Exercise aim
Write out the whole of the material exactly.
* START Source material *
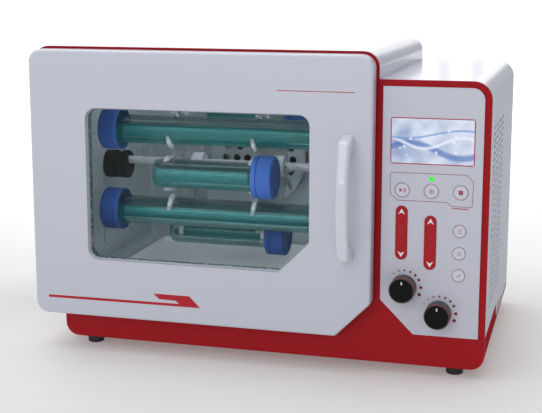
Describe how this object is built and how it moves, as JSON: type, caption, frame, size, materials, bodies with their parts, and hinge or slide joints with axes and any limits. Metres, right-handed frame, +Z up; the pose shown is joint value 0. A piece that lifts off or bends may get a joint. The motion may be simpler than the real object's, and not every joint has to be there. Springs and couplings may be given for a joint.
{
  "type": "hybridization oven",
  "caption": "Bench hybridization oven with a windowed door, a turning bottle rotor, a circulation fan and a side control box with knobs and keys.",
  "frame": {"origin": "on the bench, under the middle of the oven's bounding box", "axes": "+X to the right seen from the front, +Y towards the back, +Z up; the door faces -Y"},
  "size_m": [0.5254, 0.3794, 0.3555],
  "materials": {
    "red_paint": "gloss",
    "white_paint": "gloss",
    "white_plastic": "gloss",
    "stainless": "satin",
    "shaft_steel": "satin",
    "zinc_steel": "bright",
    "wool": "matte",
    "rubber_black": "matte",
    "silicone_grey": "matte",
    "glass_clear": "gloss",
    "bottle_glass": "gloss",
    "liquid_teal": "gloss",
    "cap_blue": "satin",
    "acrylic": "gloss",
    "black_plastic": "satin",
    "grey_plastic": "satin",
    "white_key": "satin",
    "red_plastic": "gloss",
    "screen_glass": "gloss",
    "screen_module": "matte",
    "board_green": "satin",
    "led_green": "gloss",
    "cast_alloy": "satin"
  },
  "bodies": {
    "oven": {"front_fascia": "red_paint", "chamber_housing": "white_paint", "control_housing": "white_paint", "base_tray": "red_paint", "rear_panel": "white_paint", "rear_screws": "zinc_steel", "rubber_feet": "rubber_black", "chamber_liner": "stainless", "chamber_insulation": "wool", "drip_tray": "stainless", "fan_guard": "stainless", "fan_motor": "black_plastic", "heating_element": "shaft_steel", "temperature_probe": "zinc_steel", "body_hinge_leaves": "zinc_steel", "hinge_pins": "zinc_steel", "control_plate": "white_plastic", "display_glass": "screen_glass", "display_module": "screen_module", "control_board": "board_green", "status_led": "led_green", "potentiometers": "zinc_steel", "bearing_block": "black_plastic", "gear_motor": "cast_alloy", "power_supply": "cast_alloy", "power_inlet": "black_plastic"},
    "door": {"door_frame": "white_paint", "door_inner_panel": "stainless", "door_insulation": "wool", "window_panes": "glass_clear", "pane_spacer": "rubber_black", "door_gasket": "silicone_grey", "door_handle": "white_plastic", "door_magnets": "zinc_steel", "door_hinge_leaves": "zinc_steel"},
    "rotor": {"rotor_shaft": "shaft_steel", "shaft_collar": "black_plastic", "drive_coupling": "black_plastic", "clip_plates": "acrylic", "clip_hubs": "white_plastic", "long_bottles": "bottle_glass", "short_bottles": "bottle_glass", "bottle_caps": "cap_blue", "bottle_liquid": "liquid_teal"},
    "fan": {"fan_impeller": "black_plastic"},
    "key_top_1": {"key_top_1": "white_key"},
    "key_top_2": {"key_top_2": "white_key"},
    "key_top_3": {"key_top_3": "white_key"},
    "key_side_1": {"key_side_1": "white_key"},
    "key_side_2": {"key_side_2": "white_key"},
    "key_side_3": {"key_side_3": "white_key"},
    "rocker_left": {"rocker_left": "red_plastic"},
    "rocker_right": {"rocker_right": "red_plastic"},
    "knob_left": {"knob_left_body": "grey_plastic", "knob_left_cap": "black_plastic", "knob_left_shaft": "cast_alloy"},
    "knob_right": {"knob_right_body": "grey_plastic", "knob_right_cap": "black_plastic", "knob_right_shaft": "cast_alloy"},
    "power_switch": {"power_switch": "black_plastic"}
  },
  "joints": [
    {"name": "door_hinge", "type": "hinge", "parent": "oven", "child": "door", "pos_m": [-0.261, -0.1367, 0.083], "axis": [0, 0, -1], "range_deg": [0, 110]},
    {"name": "rotor_spin", "type": "hinge", "parent": "oven", "child": "rotor", "pos_m": [-0.234, 0.01829, 0.201], "axis": [1, 0, 0], "continuous": true},
    {"name": "fan_spin", "type": "hinge", "parent": "oven", "child": "fan", "pos_m": [-0.07, 0.16329, 0.19], "axis": [0, 1, 0], "continuous": true},
    {"name": "key_top_1_press", "type": "slide", "parent": "oven", "child": "key_top_1", "axis": [0, 1, 0], "range_m": [0, 0.0008], "stiffness_N_per_m": 500},
    {"name": "key_top_2_press", "type": "slide", "parent": "oven", "child": "key_top_2", "axis": [0, 1, 0], "range_m": [0, 0.0008], "stiffness_N_per_m": 500},
    {"name": "key_top_3_press", "type": "slide", "parent": "oven", "child": "key_top_3", "axis": [0, 1, 0], "range_m": [0, 0.0008], "stiffness_N_per_m": 500},
    {"name": "key_side_1_press", "type": "slide", "parent": "oven", "child": "key_side_1", "axis": [0, 1, 0], "range_m": [0, 0.0008], "stiffness_N_per_m": 500},
    {"name": "key_side_2_press", "type": "slide", "parent": "oven", "child": "key_side_2", "axis": [0, 1, 0], "range_m": [0, 0.0008], "stiffness_N_per_m": 500},
    {"name": "key_side_3_press", "type": "slide", "parent": "oven", "child": "key_side_3", "axis": [0, 1, 0], "range_m": [0, 0.0008], "stiffness_N_per_m": 500},
    {"name": "rocker_left_tilt", "type": "hinge", "parent": "oven", "child": "rocker_left", "pos_m": [0.16974, -0.1322, 0.16], "axis": [1, 0, 0], "range_deg": [-2.5, 2.5], "stiffness_Nm_per_rad": 0.8},
    {"name": "rocker_right_tilt", "type": "hinge", "parent": "oven", "child": "rocker_right", "pos_m": [0.20114, -0.1322, 0.1506], "axis": [1, 0, 0], "range_deg": [-2.5, 2.5], "stiffness_Nm_per_rad": 0.8},
    {"name": "knob_left_turn", "type": "hinge", "parent": "oven", "child": "knob_left", "pos_m": [0.17353, -0.1364, 0.0995], "axis": [0, 1, 0], "range_deg": [-150, 150]},
    {"name": "knob_right_turn", "type": "hinge", "parent": "oven", "child": "knob_right", "pos_m": [0.21212, -0.1364, 0.07299], "axis": [0, 1, 0], "range_deg": [-150, 150]},
    {"name": "power_switch_tilt", "type": "hinge", "parent": "oven", "child": "power_switch", "pos_m": [0.2037, 0.18379, 0.102], "axis": [-1, 0, 0], "range_deg": [0, 16]}
  ]
}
* END Source material *
Result for this exercise
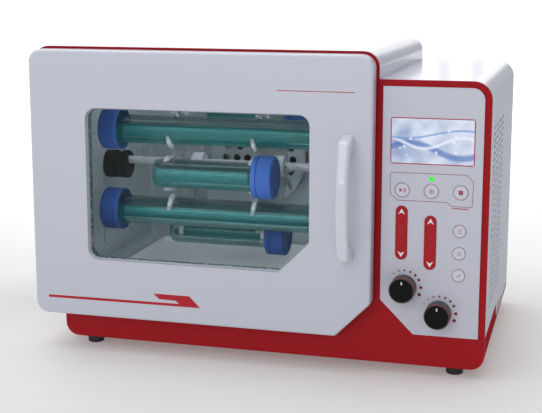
Describe how this object is built and how it moves, as JSON: type, caption, frame, size, materials, bodies with their parts, and hinge or slide joints with axes and any limits. Metres, right-handed frame, +Z up; the pose shown is joint value 0. A piece that lifts off or bends may get a joint. The motion may be simpler than the real object's, and not every joint has to be there. Springs and couplings may be given for a joint.
{
  "type": "hybridization oven",
  "caption": "Bench hybridization oven with a windowed door, a turning bottle rotor, a circulation fan and a side control box with knobs and keys.",
  "frame": {"origin": "on the bench, under the middle of the oven's bounding box", "axes": "+X to the right seen from the front, +Y towards the back, +Z up; the door faces -Y"},
  "size_m": [0.5254, 0.3794, 0.3555],
  "materials": {
    "red_paint": "gloss",
    "white_paint": "gloss",
    "white_plastic": "gloss",
    "stainless": "satin",
    "shaft_steel": "satin",
    "zinc_steel": "bright",
    "wool": "matte",
    "rubber_black": "matte",
    "silicone_grey": "matte",
    "glass_clear": "gloss",
    "bottle_glass": "gloss",
    "liquid_teal": "gloss",
    "cap_blue": "satin",
    "acrylic": "gloss",
    "black_plastic": "satin",
    "grey_plastic": "satin",
    "white_key": "satin",
    "red_plastic": "gloss",
    "screen_glass": "gloss",
    "screen_module": "matte",
    "board_green": "satin",
    "led_green": "gloss",
    "cast_alloy": "satin"
  },
  "bodies": {
    "oven": {"front_fascia": "red_paint", "chamber_housing": "white_paint", "control_housing": "white_paint", "base_tray": "red_paint", "rear_panel": "white_paint", "rear_screws": "zinc_steel", "rubber_feet": "rubber_black", "chamber_liner": "stainless", "chamber_insulation": "wool", "drip_tray": "stainless", "fan_guard": "stainless", "fan_motor": "black_plastic", "heating_element": "shaft_steel", "temperature_probe": "zinc_steel", "body_hinge_leaves": "zinc_steel", "hinge_pins": "zinc_steel", "control_plate": "white_plastic", "display_glass": "screen_glass", "display_module": "screen_module", "control_board": "board_green", "status_led": "led_green", "potentiometers": "zinc_steel", "bearing_block": "black_plastic", "gear_motor": "cast_alloy", "power_supply": "cast_alloy", "power_inlet": "black_plastic"},
    "door": {"door_frame": "white_paint", "door_inner_panel": "stainless", "door_insulation": "wool", "window_panes": "glass_clear", "pane_spacer": "rubber_black", "door_gasket": "silicone_grey", "door_handle": "white_plastic", "door_magnets": "zinc_steel", "door_hinge_leaves": "zinc_steel"},
    "rotor": {"rotor_shaft": "shaft_steel", "shaft_collar": "black_plastic", "drive_coupling": "black_plastic", "clip_plates": "acrylic", "clip_hubs": "white_plastic", "long_bottles": "bottle_glass", "short_bottles": "bottle_glass", "bottle_caps": "cap_blue", "bottle_liquid": "liquid_teal"},
    "fan": {"fan_impeller": "black_plastic"},
    "key_top_1": {"key_top_1": "white_key"},
    "key_top_2": {"key_top_2": "white_key"},
    "key_top_3": {"key_top_3": "white_key"},
    "key_side_1": {"key_side_1": "white_key"},
    "key_side_2": {"key_side_2": "white_key"},
    "key_side_3": {"key_side_3": "white_key"},
    "rocker_left": {"rocker_left": "red_plastic"},
    "rocker_right": {"rocker_right": "red_plastic"},
    "knob_left": {"knob_left_body": "grey_plastic", "knob_left_cap": "black_plastic", "knob_left_shaft": "cast_alloy"},
    "knob_right": {"knob_right_body": "grey_plastic", "knob_right_cap": "black_plastic", "knob_right_shaft": "cast_alloy"},
    "power_switch": {"power_switch": "black_plastic"}
  },
  "joints": [
    {"name": "door_hinge", "type": "hinge", "parent": "oven", "child": "door", "pos_m": [-0.261, -0.1367, 0.083], "axis": [0, 0, -1], "range_deg": [0, 110]},
    {"name": "rotor_spin", "type": "hinge", "parent": "oven", "child": "rotor", "pos_m": [-0.234, 0.01829, 0.201], "axis": [1, 0, 0], "continuous": true},
    {"name": "fan_spin", "type": "hinge", "parent": "oven", "child": "fan", "pos_m": [-0.07, 0.16329, 0.19], "axis": [0, 1, 0], "continuous": true},
    {"name": "key_top_1_press", "type": "slide", "parent": "oven", "child": "key_top_1", "axis": [0, 1, 0], "range_m": [0, 0.0008], "stiffness_N_per_m": 500},
    {"name": "key_top_2_press", "type": "slide", "parent": "oven", "child": "key_top_2", "axis": [0, 1, 0], "range_m": [0, 0.0008], "stiffness_N_per_m": 500},
    {"name": "key_top_3_press", "type": "slide", "parent": "oven", "child": "key_top_3", "axis": [0, 1, 0], "range_m": [0, 0.0008], "stiffness_N_per_m": 500},
    {"name": "key_side_1_press", "type": "slide", "parent": "oven", "child": "key_side_1", "axis": [0, 1, 0], "range_m": [0, 0.0008], "stiffness_N_per_m": 500},
    {"name": "key_side_2_press", "type": "slide", "parent": "oven", "child": "key_side_2", "axis": [0, 1, 0], "range_m": [0, 0.0008], "stiffness_N_per_m": 500},
    {"name": "key_side_3_press", "type": "slide", "parent": "oven", "child": "key_side_3", "axis": [0, 1, 0], "range_m": [0, 0.0008], "stiffness_N_per_m": 500},
    {"name": "rocker_left_tilt", "type": "hinge", "parent": "oven", "child": "rocker_left", "pos_m": [0.16974, -0.1322, 0.16], "axis": [1, 0, 0], "range_deg": [-2.5, 2.5], "stiffness_Nm_per_rad": 0.8},
    {"name": "rocker_right_tilt", "type": "hinge", "parent": "oven", "child": "rocker_right", "pos_m": [0.20114, -0.1322, 0.1506], "axis": [1, 0, 0], "range_deg": [-2.5, 2.5], "stiffness_Nm_per_rad": 0.8},
    {"name": "knob_left_turn", "type": "hinge", "parent": "oven", "child": "knob_left", "pos_m": [0.17353, -0.1364, 0.0995], "axis": [0, 1, 0], "range_deg": [-150, 150]},
    {"name": "knob_right_turn", "type": "hinge", "parent": "oven", "child": "knob_right", "pos_m": [0.21212, -0.1364, 0.07299], "axis": [0, 1, 0], "range_deg": [-150, 150]},
    {"name": "power_switch_tilt", "type": "hinge", "parent": "oven", "child": "power_switch", "pos_m": [0.2037, 0.18379, 0.102], "axis": [-1, 0, 0], "range_deg": [0, 16]}
  ]
}